◆ **WHAT YOU WILL DO**
Repeat the material exactly, every line of it.

◆ **RAW DATA**
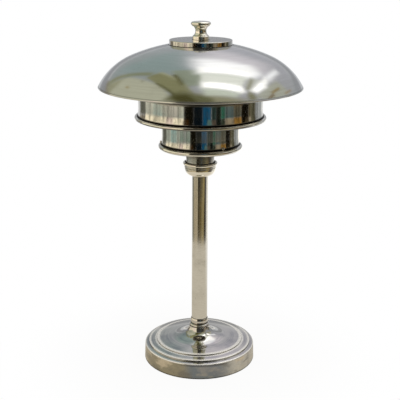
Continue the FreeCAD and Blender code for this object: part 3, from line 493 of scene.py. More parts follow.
class Sheet:
    """The nodes of one material or world, which it adds by type."""

    def __init__(self, tree: bpy.types.NodeTree) -> None:
        """Start on an emptied node tree."""
        tree.nodes.clear()
        self.tree = tree

    def add(self, kind: str, settings: Mapping[str, Any], inputs: Mapping[Any, Any]) -> bpy.types.Node:
        """Add a node: its settings first, and then the values or links of its sockets.

        Args:
            kind: The node's type.
            settings: Its properties by name.
            inputs: Values, readings, sockets or colours by the socket's identifier, name or number.

        Returns:
            The new node.
        """
        node = self.tree.nodes.new(kind)
        for name, value in settings.items():
            setattr(node, name, value)
        for key, value in inputs.items():
            socket = self.socket_of(node.inputs, key)
            if isinstance(value, Reading):
                value = value.socket
            if isinstance(value, bpy.types.NodeSocket):
                self.tree.links.new(value, socket)
            elif isinstance(value, tuple) and socket.type == "RGBA":
                socket.default_value = (*value, 1.0)
            else:
                socket.default_value = value
        return node

    @staticmethod
    def socket_of(sockets: Any, key: Union[str, int]) -> bpy.types.NodeSocket:
        """Find a socket.

        Args:
            sockets: A node's inputs or outputs.
            key: The socket's number, its identifier or its name.

        Returns:
            The socket.
        """
        if isinstance(key, int):
            return sockets[key]
        named = [socket for socket in sockets if key in (socket.identifier, socket.name)]
        return next((socket for socket in named if socket.identifier == key), named[0])

    def number(self, kind: str, settings: Mapping[str, Any], inputs: Mapping[Any, Any]) -> Reading:
        """Add a node and read the first number that it gives."""
        return Reading(self, self.add(kind, settings, inputs).outputs[0])

    def coordinates(self) -> bpy.types.NodeSocket:
        """The piece's own coordinates, in metres."""
        return self.add("ShaderNodeTexCoord", {}, {}).outputs["Object"]

    def rays(self, *names: str) -> tuple[Reading, ...]:
        """Whether the ray is of each of some kinds: 1 or 0 for each.

        Args:
            names: The kinds, as the Light Path node names them.

        Returns:
            A number for each kind.
        """
        outputs = self.add("ShaderNodeLightPath", {}, {}).outputs
        return tuple(Reading(self, self.socket_of(outputs, name)) for name in names)

    def split(self, vector: bpy.types.NodeSocket) -> tuple[Reading, Reading, Reading]:
        """The three numbers of a vector."""
        outputs = self.add("ShaderNodeSeparateXYZ", {}, {0: vector}).outputs
        return Reading(self, outputs[0]), Reading(self, outputs[1]), Reading(self, outputs[2])

    def combined(self, x: Operand, y: Operand, z: Operand) -> bpy.types.NodeSocket:
        """A vector of three numbers."""
        return self.add("ShaderNodeCombineXYZ", {}, {0: x, 1: y, 2: z}).outputs[0]

    def noise(self, vector: bpy.types.NodeSocket, scale: float, detail: float = 2.0) -> Reading:
        """Soft noise about one half, with features about 1 / scale across."""
        inputs = {"Vector": vector, "Scale": scale, "Detail": detail, "Roughness": 0.55}
        return self.number("ShaderNodeTexNoise", {"noise_dimensions": "3D"}, inputs)

    def mixed(self, share: Operand, first: Any, second: Any) -> bpy.types.NodeSocket:
        """Mix two colours.

        Args:
            share: Share of the second colour.
            first: A colour or a socket that gives one.
            second: The other one.

        Returns:
            The socket that gives the mixed colour.
        """
        inputs = {"Factor_Float": share, "A_Color": first, "B_Color": second}
        node = self.add("ShaderNodeMix", {"data_type": "RGBA"}, inputs)
        return self.socket_of(node.outputs, "Result_Color")

    def finish(self, shader: bpy.types.NodeSocket, kind: str = "ShaderNodeOutputMaterial") -> None:
        """Connect the shader to the sheet's output."""
        self.add(kind, {}, {"Surface": shader})

    def finish_relief(self, heights: Reading, strength: float, inputs: Mapping[str, Any]) -> None:
        """Finish with one plain surface that carries a small relief.

        Args:
            heights: The relief, in millimetres.
            strength: Share of the relief that shows.
            inputs: What else the surface has, by the names of its sockets.
        """
        relief = {"Height": heights, "Strength": strength, "Distance": MILLIMETRE}
        bump = self.add("ShaderNodeBump", {}, relief).outputs[0]
        surface = self.add("ShaderNodeBsdfPrincipled", {}, {**inputs, "Normal": bump})
        self.finish(surface.outputs[0])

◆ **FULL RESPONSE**
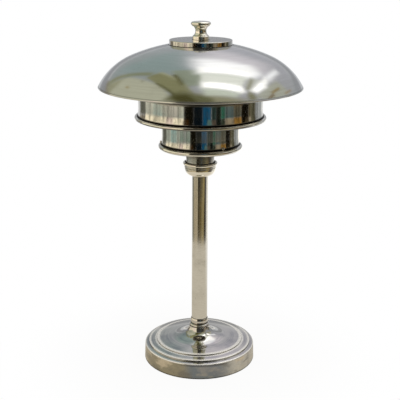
Continue the FreeCAD and Blender code for this object: part 3, from line 493 of scene.py. More parts follow.
class Sheet:
    """The nodes of one material or world, which it adds by type."""

    def __init__(self, tree: bpy.types.NodeTree) -> None:
        """Start on an emptied node tree."""
        tree.nodes.clear()
        self.tree = tree

    def add(self, kind: str, settings: Mapping[str, Any], inputs: Mapping[Any, Any]) -> bpy.types.Node:
        """Add a node: its settings first, and then the values or links of its sockets.

        Args:
            kind: The node's type.
            settings: Its properties by name.
            inputs: Values, readings, sockets or colours by the socket's identifier, name or number.

        Returns:
            The new node.
        """
        node = self.tree.nodes.new(kind)
        for name, value in settings.items():
            setattr(node, name, value)
        for key, value in inputs.items():
            socket = self.socket_of(node.inputs, key)
            if isinstance(value, Reading):
                value = value.socket
            if isinstance(value, bpy.types.NodeSocket):
                self.tree.links.new(value, socket)
            elif isinstance(value, tuple) and socket.type == "RGBA":
                socket.default_value = (*value, 1.0)
            else:
                socket.default_value = value
        return node

    @staticmethod
    def socket_of(sockets: Any, key: Union[str, int]) -> bpy.types.NodeSocket:
        """Find a socket.

        Args:
            sockets: A node's inputs or outputs.
            key: The socket's number, its identifier or its name.

        Returns:
            The socket.
        """
        if isinstance(key, int):
            return sockets[key]
        named = [socket for socket in sockets if key in (socket.identifier, socket.name)]
        return next((socket for socket in named if socket.identifier == key), named[0])

    def number(self, kind: str, settings: Mapping[str, Any], inputs: Mapping[Any, Any]) -> Reading:
        """Add a node and read the first number that it gives."""
        return Reading(self, self.add(kind, settings, inputs).outputs[0])

    def coordinates(self) -> bpy.types.NodeSocket:
        """The piece's own coordinates, in metres."""
        return self.add("ShaderNodeTexCoord", {}, {}).outputs["Object"]

    def rays(self, *names: str) -> tuple[Reading, ...]:
        """Whether the ray is of each of some kinds: 1 or 0 for each.

        Args:
            names: The kinds, as the Light Path node names them.

        Returns:
            A number for each kind.
        """
        outputs = self.add("ShaderNodeLightPath", {}, {}).outputs
        return tuple(Reading(self, self.socket_of(outputs, name)) for name in names)

    def split(self, vector: bpy.types.NodeSocket) -> tuple[Reading, Reading, Reading]:
        """The three numbers of a vector."""
        outputs = self.add("ShaderNodeSeparateXYZ", {}, {0: vector}).outputs
        return Reading(self, outputs[0]), Reading(self, outputs[1]), Reading(self, outputs[2])

    def combined(self, x: Operand, y: Operand, z: Operand) -> bpy.types.NodeSocket:
        """A vector of three numbers."""
        return self.add("ShaderNodeCombineXYZ", {}, {0: x, 1: y, 2: z}).outputs[0]

    def noise(self, vector: bpy.types.NodeSocket, scale: float, detail: float = 2.0) -> Reading:
        """Soft noise about one half, with features about 1 / scale across."""
        inputs = {"Vector": vector, "Scale": scale, "Detail": detail, "Roughness": 0.55}
        return self.number("ShaderNodeTexNoise", {"noise_dimensions": "3D"}, inputs)

    def mixed(self, share: Operand, first: Any, second: Any) -> bpy.types.NodeSocket:
        """Mix two colours.

        Args:
            share: Share of the second colour.
            first: A colour or a socket that gives one.
            second: The other one.

        Returns:
            The socket that gives the mixed colour.
        """
        inputs = {"Factor_Float": share, "A_Color": first, "B_Color": second}
        node = self.add("ShaderNodeMix", {"data_type": "RGBA"}, inputs)
        return self.socket_of(node.outputs, "Result_Color")

    def finish(self, shader: bpy.types.NodeSocket, kind: str = "ShaderNodeOutputMaterial") -> None:
        """Connect the shader to the sheet's output."""
        self.add(kind, {}, {"Surface": shader})

    def finish_relief(self, heights: Reading, strength: float, inputs: Mapping[str, Any]) -> None:
        """Finish with one plain surface that carries a small relief.

        Args:
            heights: The relief, in millimetres.
            strength: Share of the relief that shows.
            inputs: What else the surface has, by the names of its sockets.
        """
        relief = {"Height": heights, "Strength": strength, "Distance": MILLIMETRE}
        bump = self.add("ShaderNodeBump", {}, relief).outputs[0]
        surface = self.add("ShaderNodeBsdfPrincipled", {}, {**inputs, "Normal": bump})
        self.finish(surface.outputs[0])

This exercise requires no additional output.